Non-TTS customers are primarily large commercial or industrial customers who contract directly with a shipper for their natural gas supply. Prior to the approval of the swing service rider, non-TTS customers were not paying a share of the intrastate capacity costs. The Commission approved a stepped implementation process for the swing service rider for non-TTS customers because the implementation of the swing service rider can have a significant financial impact on those customers who previously had not been allocated any portion of the intrastate capacity costs.
Specifically, the swing service order approved a five-year implementation period for non-TTS customers with a 20 percent per year stepped allocation. Accordingly, the 2020 swing service charges included an 80 percent allocation of intrastate capacity costs to the non-TTS customers; the instant petition includes a 100 percent allocation of intrastate capacity costs to the non-TTS customers. The allocation to the non-TTS customers will remain at 100 percent in future petitions.
Updated 2021 Swing Service Rider Rates
The updated 2021 swing service rider rates were calculated based on the same methodology approved in the swing service order. As shown in the companies’ petition, the total intrastate capacity costs for the period July 2019 through June 2020 are $18,173,823. The total intrastate capacity costs reflect payments by the companies to intrastate pipelines for the transportation of natural gas, pursuant to Commission approved transportation agreements. In addition, the intrastate capacity costs include payments to outside contractors the companies hired to provide expertise on the purchase of commodity and capacity.
Of these costs, $6,082,989 will be billed directly to certain large special contract customers. The remaining costs of $12,090,834 are allocated between sales and transportation customers and will be recovered during the period January 1, 2021 through December 31, 2021.
The companies used actual therm usage data for the period July 2019 through June 2020 to allocate the intrastate capacity costs. Based on the usage data, the appropriate split for allocating the cost is $8,571,149 (70.9 percent) to transportation customers and $3,519,684 (29.1 percent) to sales customers. The sales customers’ share of the cost is embedded in the PGA.
The transportation customers’ share ($8,571,149) is allocated to the various transportation rate schedules in proportion with each rate schedule’s share of the companies’ total throughput. To calculate the swing service rider rates, the cost allocated to each rate schedule is divided by the rate schedule’s number of therms.

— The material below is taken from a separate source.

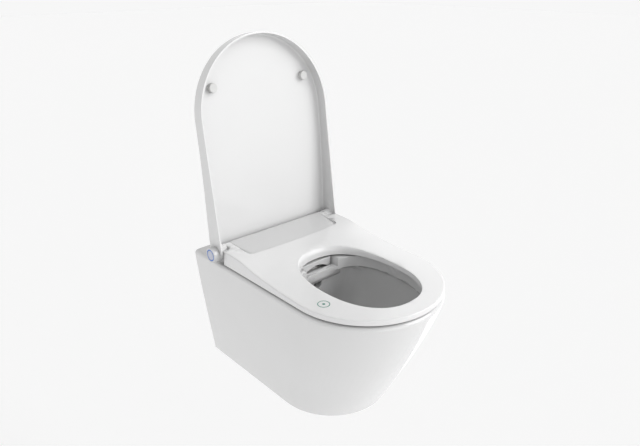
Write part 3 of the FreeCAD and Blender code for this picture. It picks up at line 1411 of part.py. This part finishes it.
tankBlank = rounded("TankRound", box("TankBlock", ("tankX", "tankX + tankLength"), ("-tankY - tankDepth", "-tankY"),
                                     (f"{leftWell} + trayRim", f"{leftWell} + trayRim + tankHeight")),
                    size.wellCorner / 2, upright)
tankSeam = rounded("TankSeamRound", box("TankSeam", ("tankX - overrun / 2", "tankX + tankLength + overrun / 2"),
                                        ("-tankY - tankDepth - overrun / 2", "-tankY + overrun / 2"),
                                        (f"{leftWell} + tankHeight * 0.6",
                                         f"{leftWell} + tankHeight * 0.6 + overrun")),
                   size.wellCorner / 2, upright)
node(fuse("HeaterTank", tankBlank, tankSeam), "heater_tank")


def hose(points):
    """Straight runs of solid hose with a ball at each bend."""
    radius = size.hoseRadius
    solids = []
    for a, b in zip(points, points[1:]):
        solids.append(Part.makeCylinder(radius, (b - a).Length, a, b - a))
        if b is not points[-1]:
            solids.append(Part.makeSphere(radius, b))
    return solids[0].multiFuse(solids[1:]).removeSplitter() if len(solids) > 1 else solids[0]


def waterHoses():
    rim = size.rimHeight
    floor = rim - size.sideWellDepth + size.trayGap + size.trayWall
    gap = size.bodyGap
    tall = rim - size.hoseDrop
    filterTop = floor + size.overrun * 2 + gap + size.filterLength
    valveMiddle = floor + size.valveRise / 2
    valveTop = floor + size.valveRise
    valveEnd = size.valveX + size.valveLength
    middleY = -size.valveY - size.valveDepth / 2
    tankTop = floor + size.trayRim + size.tankHeight
    pumpTop = rim - size.pumpDrop + size.pumpRadius
    fitX, fitY = size.serviceHoleX, -size.serviceHoleY
    bendX = (valveEnd + fitX - size.filterRadius) / 2
    exitX = valveEnd - size.hoseRadius * 2
    tankIn = -size.tankY - size.filterRadius
    tankOutX = size.tankX + size.tankLength - size.filterRadius
    tankOutY = -size.tankY - size.tankDepth / 2
    pumpInX = size.pumpX + size.pumpLength - size.overrun
    pumpOutX = size.pumpX + size.pumpRadius / 2
    sideX = size.cradleHalfWidth + size.hoseRadius * 2
    routes = [
        [Vector(fitX, fitY, filterTop + gap), Vector(fitX, fitY, tall), Vector(bendX, middleY, tall),
         Vector(bendX, middleY, valveMiddle), Vector(valveEnd + gap, middleY, valveMiddle)],
        [Vector(exitX, middleY, valveTop + gap), Vector(exitX, middleY, tall), Vector(exitX, tankIn, tall),
         Vector(exitX, tankIn, tankTop + gap)],
        [Vector(tankOutX, tankOutY, tankTop + gap), Vector(tankOutX, tankOutY, tall),
         Vector(pumpInX, -size.pumpY, tall), Vector(pumpInX, -size.pumpY, pumpTop + gap)],
        [Vector(pumpOutX, -size.pumpY, pumpTop + gap), Vector(pumpOutX, -size.pumpY, rim - size.wandHoseDrop),
         Vector(sideX, -size.pumpY + size.filterRadius, rim - size.wandHoseDrop),
         Vector(sideX, -size.wandTail - size.overrun, rim - size.wandHoseDrop)],
    ]
    return Part.makeCompound([hose(route) for route in routes])


node(feature("WaterHoses", waterHoses()), "water_hoses")

supplyBox = rounded("SupplyRound", box("SupplyBox", ("-supplyX - supplyLength", "-supplyX"),
                                       ("-boardFront", "-supplyY"),
                                       (f"{leftWell} + trayRim", f"{leftWell} + supplyHeight")), size.overrun, upright)
fins = [box(f"SupplyFin{n}", (f"-supplyX - supplyLength + supplyLength * {n + 1} / 8 - ductWall",
                              f"-supplyX - supplyLength + supplyLength * {n + 1} / 8"),
            ("-boardFront + overrun * 2", "-supplyY - overrun * 2"),
            (f"{leftWell} + supplyHeight - runningGap", f"{leftWell} + supplyHeight + overrun")) for n in range(7)]
node(fuse("PowerSupply", supplyBox, *fins), "power_supply")

boardLow = "(rimHeight + boardLift + runningGap)"
boardTop = "(rimHeight + boardLift + runningGap + boardThickness)"
board = doc.addObject("PartDesign::Body", "ControlBoard")
board.addProperty("App::PropertyString", "Comment")
board.Comment = "XY_Plane"
layer(board, "Pad", rectangle(("-boardOuter", "-boardInner"), ("-boardFront", "-boardBack")), boardLow, boardTop)
node(board, "control_board")

# Each component's start, width, depth and height as shares of the board's length and breadth
boardPartShares = (
    (0.10, 0.20, 0.18, 0.34, 0.32), (0.32, 0.20, 0.18, 0.34, 0.32), (0.54, 0.16, 0.14, 0.14, 0.08),
    (0.12, 0.68, 0.26, 0.16, 0.2), (0.46, 0.66, 0.12, 0.2, 0.26), (0.66, 0.66, 0.12, 0.2, 0.26),
    (0.74, 0.2, 0.14, 0.3, 0.14),
)
parts = []
for number, (x, y, wide, deep, tall) in enumerate(boardPartShares):
    long, broad = "(boardOuter - boardInner)", "(boardFront - boardBack)"
    parts.append(box(f"BoardPart{number}", (f"-boardOuter + {long} * {x}", f"-boardOuter + {long} * {x + wide}"),
                     (f"-boardFront + {broad} * {y}", f"-boardFront + {broad} * {y + deep}"),
                     (f"{boardTop} + runningGap", f"{boardTop} + {broad} * {tall}")))
node(fuse("BoardComponents", *parts), "board_components")

filterBox = rounded("OdourRound", box("OdourBox", ("-supplyX - odourLength", "-supplyX"),
                                      ("-odourY - odourDepth", "-odourY"),
                                      (f"{leftWell} + valveRise - overrun", "rimHeight - odourLift / 2")),
                    size.overrun, upright)
grid = [box(f"OdourSlot{n}", (f"-supplyX - odourLength + odourLength * {n + 1} / 8",
                              f"-supplyX - odourLength + odourLength * {n + 1} / 8 + capThickness"),
            ("-odourY - odourDepth + overrun", "-odourY - overrun"),
            (leftWell, "rimHeight + overrun")) for n in range(6)]
node(cut("OdourFilter", filterBox, *grid), "odour_filter")


# Wall fixings

sleeves = []
for side, x in (("Left", "-boltSpacing / 2"), ("Right", "boltSpacing / 2")):
    wall = rod("Sleeve" + side, "sleeveRadius", "Y", "-lugThickness - bodyGap - overrun / 3", "-housingFoot", x=x)
    lip = rod("SleeveLip" + side, "sleeveFlange", "Y", "-lugThickness - bodyGap - sleeveLip",
              "-lugThickness - bodyGap", x=x)
    bore = rod("SleeveBore" + side, "sleeveBore", "Y", "-lugThickness - sleeveFlange", "overrun", x=x)
    sleeves.append(cut("SleeveRing" + side, fuse("SleeveBlank" + side, wall, lip), bore))
node(fuse("FixingSleeves", *sleeves), "fixing_sleeves")


# Check and write

doc.recompute()
for item in doc.Objects:
    if "Invalid" in item.State or "Error" in item.State:
        raise RuntimeError(f"{item.Name} did not build: {item.State}")
for item in nodes:
    if item.Shape.isNull() or not item.Shape.isValid() or not item.Shape.Solids:
        raise RuntimeError(f"{item.Label} has no sound shape")
os.makedirs("parts", exist_ok=True)
for item in nodes:
    item.Shape.exportStep(f"parts/{item.Label}.step")
print(len(nodes), "pieces written")
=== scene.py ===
import json
import math
import bpy
import bmesh
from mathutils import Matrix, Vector

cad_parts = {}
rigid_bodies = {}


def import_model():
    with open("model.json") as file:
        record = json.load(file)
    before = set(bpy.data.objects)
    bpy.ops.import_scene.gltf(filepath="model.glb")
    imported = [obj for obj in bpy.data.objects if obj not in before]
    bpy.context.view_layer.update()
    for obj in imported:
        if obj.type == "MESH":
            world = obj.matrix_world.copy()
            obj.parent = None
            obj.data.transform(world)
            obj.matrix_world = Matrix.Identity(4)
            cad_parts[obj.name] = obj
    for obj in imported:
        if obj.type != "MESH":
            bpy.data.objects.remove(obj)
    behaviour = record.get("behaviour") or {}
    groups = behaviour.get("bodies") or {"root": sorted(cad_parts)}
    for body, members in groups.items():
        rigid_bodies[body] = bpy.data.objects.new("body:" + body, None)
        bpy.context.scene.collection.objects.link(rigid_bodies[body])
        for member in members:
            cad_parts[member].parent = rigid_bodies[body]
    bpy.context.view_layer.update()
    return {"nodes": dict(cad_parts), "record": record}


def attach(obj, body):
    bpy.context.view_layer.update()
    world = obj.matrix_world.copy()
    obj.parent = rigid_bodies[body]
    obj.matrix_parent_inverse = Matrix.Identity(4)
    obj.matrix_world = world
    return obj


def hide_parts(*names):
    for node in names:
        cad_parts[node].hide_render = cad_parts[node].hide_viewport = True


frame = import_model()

print("frame loaded:", len(frame["nodes"]), "nodes")

# Shared helpers


def clearSelection():
    for item in bpy.context.view_layer.objects:
        item.select_set(False)


def makeActive(item):
    clearSelection()
    item.select_set(True)
    bpy.context.view_layer.objects.active = item


def newMaterial(name):
    material = bpy.data.materials.new(name)
    material.use_nodes = True
    return material, material.node_tree.nodes, material.node_tree.links


def setSockets(shader, settings):
    for socket, value in settings.items():
        shader.inputs[socket].default_value = value


def noiseOn(nodes, links, scale, detail=3.0, roughness=0.5):
    place = nodes.new("ShaderNodeTexCoord")
    noise = nodes.new("ShaderNodeTexNoise")
    noise.inputs["Scale"].default_value = scale
    noise.inputs["Detail"].default_value = detail
    noise.inputs["Roughness"].default_value = roughness
    links.new(place.outputs["Object"], noise.inputs["Vector"])
    return noise.outputs["Fac"]


def colourBetween(nodes, links, factor, dark, light, low=0.35, high=0.65):
    ramp = nodes.new("ShaderNodeValToRGB")
    ramp.color_ramp.elements[0].position = low
    ramp.color_ramp.elements[1].position = high
    ramp.color_ramp.elements[0].color = (*dark, 1)
    ramp.color_ramp.elements[1].color = (*light, 1)
    links.new(factor, ramp.inputs["Fac"])
    return ramp.outputs["Color"]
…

As stated earlier, TTS customers are charged an allocated portion of the intrastate capacity costs, while non-TTS customers were subject to a phased implementation in the 2017 through 2020 swing service rider rates. Since non-TTS customers are allocated 100 percent of the total intrastate capacity costs in 2021, the swing service revenues the companies are projected to receive is a total of $8,571,149.
Credit to the PGA
The total intrastate capacity costs are embedded in the PGA with the projected 2021 swing service rider revenues incorporated as a credit in the calculation of the 2021 PGA. The amount credited to the 2021 PGA is $8,571,149 plus $6,082,989 received from special contract customers, for a total of $14,654,138.[5]
Conclusion
Based on its
review of the information provided in the petition and in response to staff’s
data requests, staff recommends that the companies’ proposed swing service
rider is reasonable. Staff reviewed the total projected intrastate capacity
costs and verified that the costs included are appropriate. The Commission
should approve the proposed swing service rider rates for the period January
through December 2021. The costs included are appropriate and the methodology
for calculating the swing service rider rates is consistent with the swing
service order.
Issue 2:
Should this docket be closed?
Recommendation:
Yes. If Issue 1 is approved and a protest is filed within 21 days of the issuance of the order, the tariff should remain in effect, with any revenues held subject to refund, pending resolution of the protest. If no timely protest is filed, this docket should be closed upon the issuance of a consummating order. (Brownless)
Staff Analysis:
If Issue 1 is approved and a protest is filed within 21 days of the issuance of the order, the tariff should remain in effect, with any revenues held subject to refund, pending resolution of the protest. If no timely protest is filed, this docket should be closed upon the issuance of a consummating order.
[1] Order
No. PSC-16-0422-TRF-GU, issued October 3, 2016, Docket No. 160085-GU, In re: Joint petition for approval of swing
service rider, by Florida Public Utilities Company, Florida Public Utilities
Company-Indiantown Division, Florida Public Utilities Company-Fort Meade, and
Florida Division of Chesapeake Utilities Corporation.
[2] Order No. PSC-2019-0491-TRF-GU, issued November 19, 2019, Docket No. 20190160-GU, In re: Joint petition for approval of swing service rider rate for January through December 2020, by Florida Public Utilities Company, Florida Public Utilities Company-Indiantown Division, Florida Public Utilities Company-Fort Meade, and Florida Division of Chesapeake Utilities Corporation.
[3] The PGA charge is set by the Commission in the annual PGA cost recovery clause proceeding.
[4] The Commission does not regulate the shippers or their charges for the gas commodity.
[5] See direct testimony of Derrick M. Craig on behalf of FPUC, filed on August 7, 2020, Document No. 04291-2020, in Docket No. 20200003-GU, Exhibit No. DMC-2, Schedule E-1, line 8 on Page 1 of 6.